** start Data block **

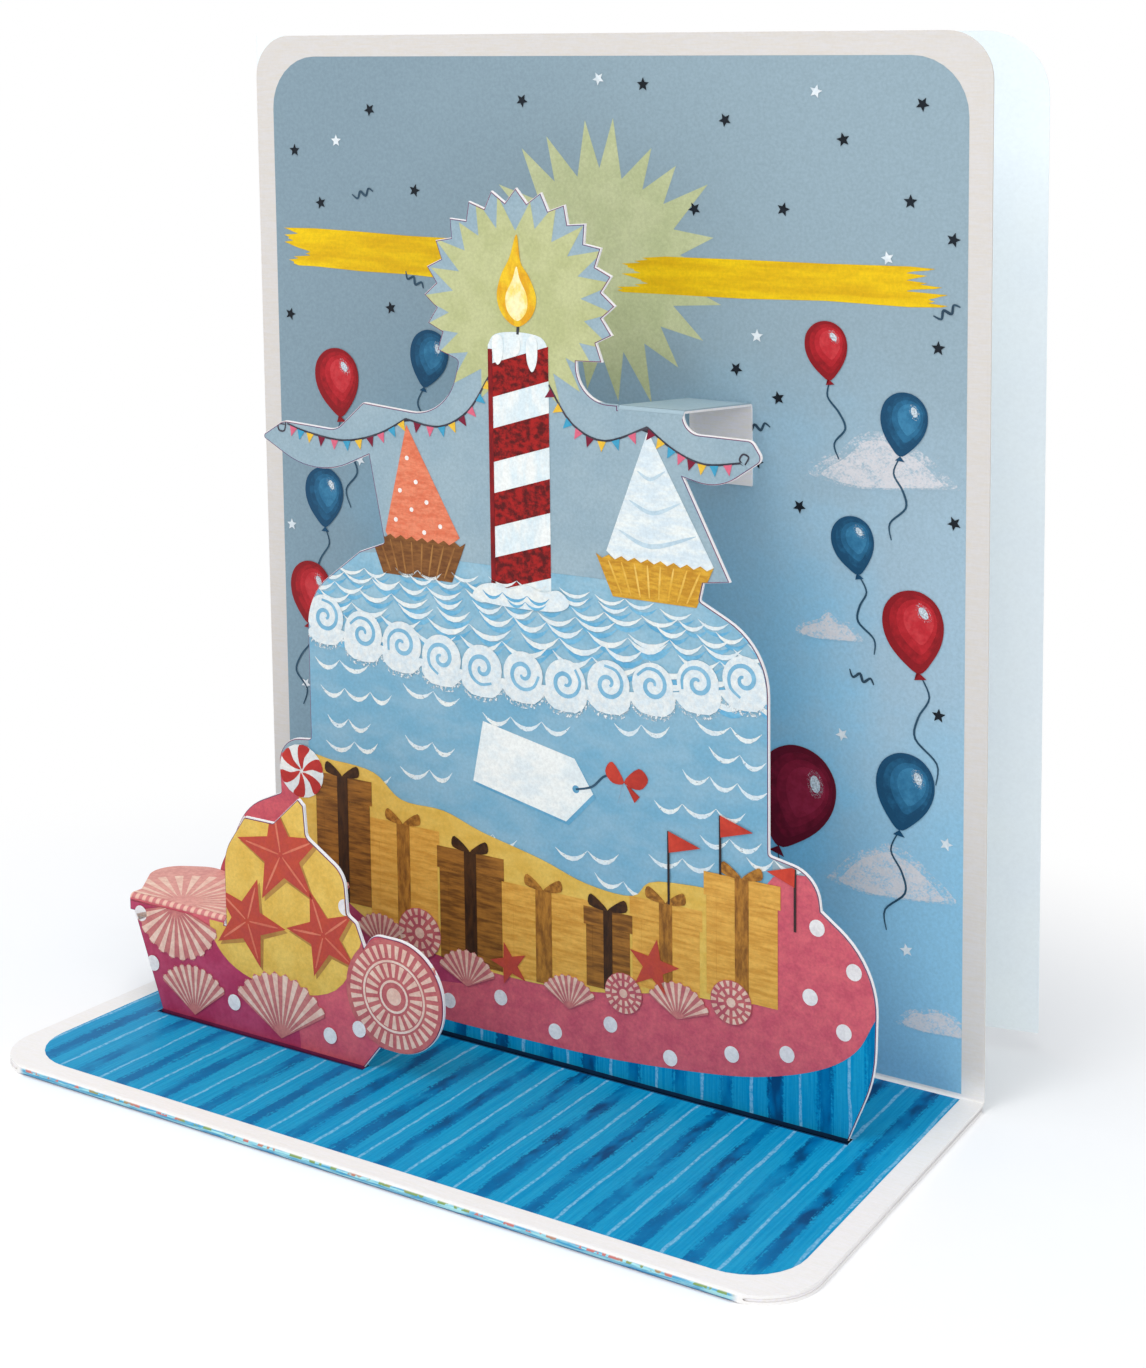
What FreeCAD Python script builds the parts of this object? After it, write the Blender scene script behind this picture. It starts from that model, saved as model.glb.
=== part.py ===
import FreeCAD, Part
import math
import os

from FreeCAD import Placement, Rotation, Vector

# Pop up card, open and standing. Millimetres, +Z up, +Y towards the back.
# The origin is the middle of the base panel's underside, where the card rests.

doc = FreeCAD.newDocument("pop_up_card")
sheet = doc.addObject("Spreadsheet::Sheet", "Sizes")

SIZES = [
    # the printed sheet: back panel, crease, base panel folded under at its front edge
    ("card_width", 150.0),
    ("back_height", 180.0),
    ("base_depth", 78.0),
    ("lean_angle", 6.5),
    ("sheet_stock", 0.45),
    ("panel_corner", 8.0),
    ("base_corner", 10.5),
    ("crease_radius", 0.3),
    ("under_ply_margin", 0.8),
    # the die-cut layers' card, and how it is folded and glued
    ("layer_stock", 0.5),
    ("fold_radius", 0.25),
    ("flap_depth", 8.0),
    ("slot_gap", 1.3),
    ("slot_clearance", 0.4),
    # how far features run into each other, and the step that the outlines' offsets count in
    ("overlap", 3.0),
    ("outline_step", 1.0),
    # the large layer
    ("cake_offset", 25.9),
    ("foot_half", 61.3),
    ("board_half", 66.4),
    ("board_top", 37.6),
    ("cake_left", 45.0),
    ("cake_right", 47.3),
    ("cake_shoulder", 79.1),
    ("rosette_across", 0.8),
    ("rosette_height", 132.5),
    ("rosette_tip", 18.9),
    ("rosette_root", 16.5),
    ("rosette_first", -30.0),
    ("rosette_fan", 240.0),
    ("rosette_pitch", 15.0),
    ("ribbon_top", 112.6),
    ("platform_height", 116.2),
    ("platform_left", 20.0),
    ("platform_right", 32.1),
    ("back_tab", 14.5),
    # the small layer
    ("front_offset", 46.0),
    ("front_foot_left", 64.1),
    ("front_foot_right", 19.3),
    ("shelf_height", 20.4),
    ("shelf_left", 71.2),
    ("shelf_right", 49.2),
    ("shelf_bulge", 7.1),
    ("shelf_tab_left", 65.2),
    ("shelf_tab", 8.0),
    ("slit_width", 0.4),
    ("disc_across", 12.8),
    ("disc_height", 14.0),
    ("disc_radius", 10.0),
    # the hidden strip behind the large layer's left side
    ("strut_stock", 0.4),
    ("strut_across", 34.0),
    ("strut_width", 12.0),
    ("strut_height", 62.0),
    ("strut_tab", 8.0),
    # the writing card behind the back panel
    ("writing_stock", 0.4),
    ("writing_angle", 10.8),
    ("writing_extra", 3.0),
    ("writing_corner", 11.5),
    ("writing_inset", 0.6),
    ("writing_drop", 1.2),
    ("spine_gap", 0.25),
]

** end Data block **

• Short task
Write the data back out verbatim.

• Result of the task
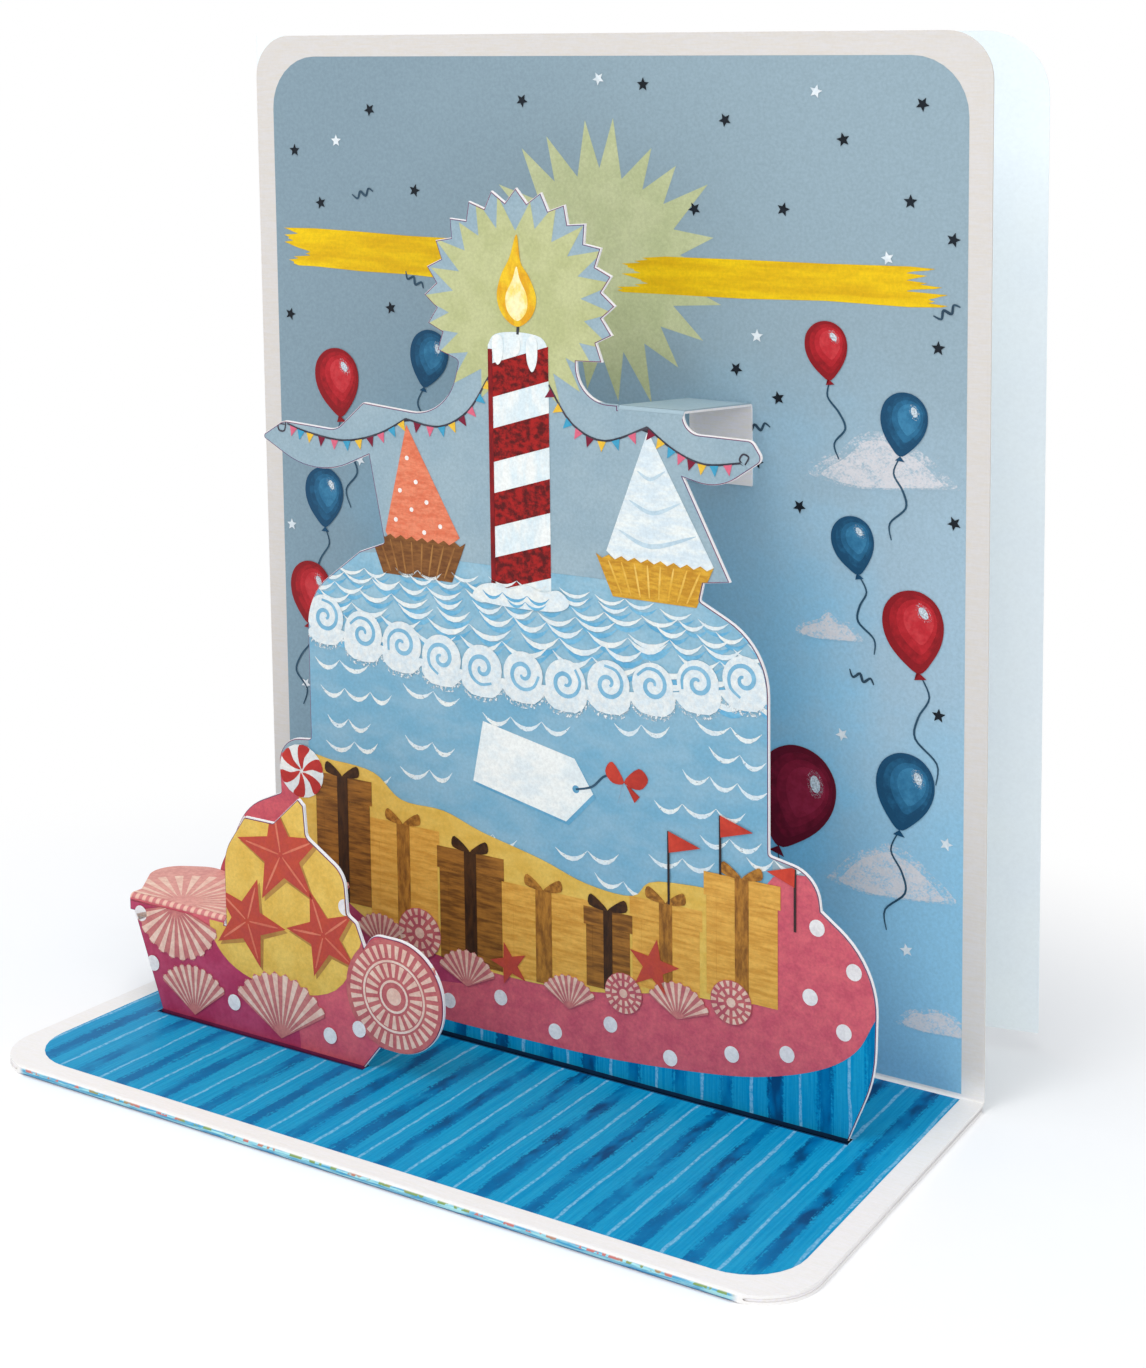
What FreeCAD Python script builds the parts of this object? After it, write the Blender scene script behind this picture. It starts from that model, saved as model.glb.
=== part.py ===
import FreeCAD, Part
import math
import os

from FreeCAD import Placement, Rotation, Vector

# Pop up card, open and standing. Millimetres, +Z up, +Y towards the back.
# The origin is the middle of the base panel's underside, where the card rests.

doc = FreeCAD.newDocument("pop_up_card")
sheet = doc.addObject("Spreadsheet::Sheet", "Sizes")

SIZES = [
    # the printed sheet: back panel, crease, base panel folded under at its front edge
    ("card_width", 150.0),
    ("back_height", 180.0),
    ("base_depth", 78.0),
    ("lean_angle", 6.5),
    ("sheet_stock", 0.45),
    ("panel_corner", 8.0),
    ("base_corner", 10.5),
    ("crease_radius", 0.3),
    ("under_ply_margin", 0.8),
    # the die-cut layers' card, and how it is folded and glued
    ("layer_stock", 0.5),
    ("fold_radius", 0.25),
    ("flap_depth", 8.0),
    ("slot_gap", 1.3),
    ("slot_clearance", 0.4),
    # how far features run into each other, and the step that the outlines' offsets count in
    ("overlap", 3.0),
    ("outline_step", 1.0),
    # the large layer
    ("cake_offset", 25.9),
    ("foot_half", 61.3),
    ("board_half", 66.4),
    ("board_top", 37.6),
    ("cake_left", 45.0),
    ("cake_right", 47.3),
    ("cake_shoulder", 79.1),
    ("rosette_across", 0.8),
    ("rosette_height", 132.5),
    ("rosette_tip", 18.9),
    ("rosette_root", 16.5),
    ("rosette_first", -30.0),
    ("rosette_fan", 240.0),
    ("rosette_pitch", 15.0),
    ("ribbon_top", 112.6),
    ("platform_height", 116.2),
    ("platform_left", 20.0),
    ("platform_right", 32.1),
    ("back_tab", 14.5),
    # the small layer
    ("front_offset", 46.0),
    ("front_foot_left", 64.1),
    ("front_foot_right", 19.3),
    ("shelf_height", 20.4),
    ("shelf_left", 71.2),
    ("shelf_right", 49.2),
    ("shelf_bulge", 7.1),
    ("shelf_tab_left", 65.2),
    ("shelf_tab", 8.0),
    ("slit_width", 0.4),
    ("disc_across", 12.8),
    ("disc_height", 14.0),
    ("disc_radius", 10.0),
    # the hidden strip behind the large layer's left side
    ("strut_stock", 0.4),
    ("strut_across", 34.0),
    ("strut_width", 12.0),
    ("strut_height", 62.0),
    ("strut_tab", 8.0),
    # the writing card behind the back panel
    ("writing_stock", 0.4),
    ("writing_angle", 10.8),
    ("writing_extra", 3.0),
    ("writing_corner", 11.5),
    ("writing_inset", 0.6),
    ("writing_drop", 1.2),
    ("spine_gap", 0.25),
]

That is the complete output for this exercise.